[FFmpeg-devel] [PATCH 2/7] avcodec/aarch64/mpegvideoencdsp: add neon implementations for pix_sum and pix_norm1

Mon Aug 19 12:26:46 EEST 2024

On Sun, 18 Aug 2024, Ramiro Polla wrote:

> I had tested the real world case on the A76, but not on the A53. I
> spent a couple of hours with perf trying to find the source of the
> discrepancy but I couldn't find anything conclusive. I need to learn
> more about how to test cache misses.

Nah, I guess that's a bit overkill...

> I just tested again with the following command:
> $ taskset -c 2 ./ffmpeg_g -benchmark -f lavfi -i
> "testsrc2=size=1920x1080" -vcodec mpeg4 -q 31 -vframes 100 -f rawvideo
> -y /dev/null
>
> The entire test was about 1% faster unrolled on A53, but about 1%
> slower unrolled on A76 (I had the Raspberry Pi 5 in mind for these
> optimizations, so I preferred choosing the version that was faster on
> the A76).

> I wonder if there is any way we could check at runtime.

There are indeed often cases where functions could be tuned differently 
for older/newer or in-order/out-of-order cores. In most cases, trying to 
specialize things is a bit waste and overkill though - in most cases, I'd 
just suggest going with a compromise.

(Sometimes, different kinds of tunings can be applied if you use e.g. the 
flag dotprod to differentiate between older and newer cores. But it's 
seldom worth the extra effort to do that.)
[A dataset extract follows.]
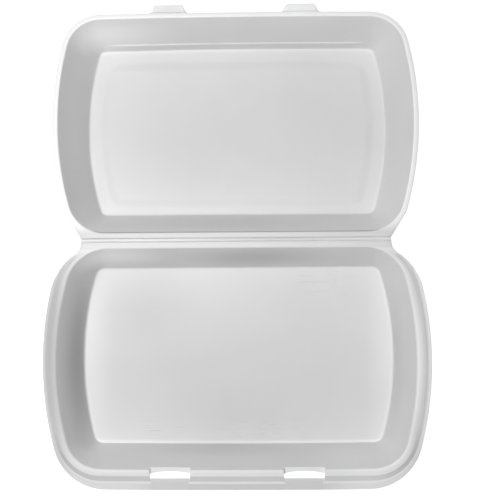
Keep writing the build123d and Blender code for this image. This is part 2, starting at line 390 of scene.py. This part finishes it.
def trayNeck():
    # the outline from the end of the hinge strip round the neck to the side of the flange
    plan = tray["flange"]
    centre, _, meets = backCorner(plan)
    neck = shared["neckHalf"]
    small = tray["neckRound"]
    across = neck + small - centre.x
    rise = sqrt((plan["backBend"] + small) ** 2 - across**2)
    neckCentre = Vector((neck + small, centre.y - rise))
    turning = centre + (neckCentre - centre).normalized() * plan["backBend"]
    straightEnd = Vector((neck, neckCentre.y))
    path = [Vector((neck, shared["crease"])), straightEnd]
    path += arcPoints(neckCentre, straightEnd, turning, outlineSteps["neck"])
    path += arcPoints(centre, turning, meets, outlineSteps["shoulder"])
    return neckPoints(path)


def wallPlan(floor, rim, level, outward=0):
    share = (level - shared["sheet"]) / (shared["height"] - shared["sheet"])
    return grown(between(floor, rim, share), outward)


def stepped(ring, level, step):
    # below its top, the step brings the middle of the front wall inward
    if level > step["top"]:
        return ring
    depth = step["ledge"] * (level - shared["sheet"]) / (step["top"] - shared["sheet"])
    moved = []
    for p in ring:
        inward = depth * (1 - smooth(p.x, *step["fade"])) if p.y > step["from"] else 0
        moved.append(p - Vector((0, inward)))
    return moved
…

Right, so looking at your unrolled case, you've done a full unroll. That's 
probably also a bit overkill.

The in-order cores really hate tight loops where almost everything has a 
sequential dependency on the previous instruction - so the general rule of 
thumb is that you'll want to unroll by a factor of 2, unless the algorithm 
itself has enough complexity that there's two separate dependency chains 
interlinked.

Also, from your unrolled version, there's a slight bug in it:

> +        add             x2, x0, w1, sxtw
> +        lsl             w1, w1, #1

If the stride is a negative number, the first sxtw does the right thing, 
but the "lsl w1, w1, #1" will zero out the upper half of the register.

So for that, you'd still need to keep the "sxtw x1, w1" instruction, and 
do the lsl on x1 instead. It is actually possible to merge it into one 
instruction though, with "sbfiz x1, x1, #1, #32", if I read the docs 
right. But that's a much more uncommon instruction...

As for optimal performance here - I tried something like this:

         movi            v0.16b, #0
         add             x2, x0, w1, sxtw
         sbfiz           x1, x1, #1, #32
         mov             w3, #16

1:
         ld1             {v1.16b}, [x0], x1
         ld1             {v2.16b}, [x2], x1
         subs            w3, w3, #2
         uadalp          v0.8h, v1.16b
         uadalp          v0.8h, v2.16b
         b.ne            1b

         uaddlv          s0, v0.8h
         fmov            w0, s0

         ret

With this, I'm down from your 120 cycles on the A53 originally, to 78.7 
cycles now. Your fully unrolled version seemed to run in 72 cycles on the 
A53, so that's obviously even faster, but I think this kind of tradeoff 
might be the sweet spot. What does such a version give you in terms of 
real world speed?

On this version, you can also note that the two sequential uadalp may seem 
a little potentially problematic. I did try using two separate accumulator 
registers, accumulating into v0 and v1 separately here, and only summing 
them at the end. That didn't make any difference, so the A53 may 
potentially have a special case where two such sequential accumulations 
into the same register doesn't incur the extra full latency. (The A53 does 
have such a case for "mla" at least.)

// Martin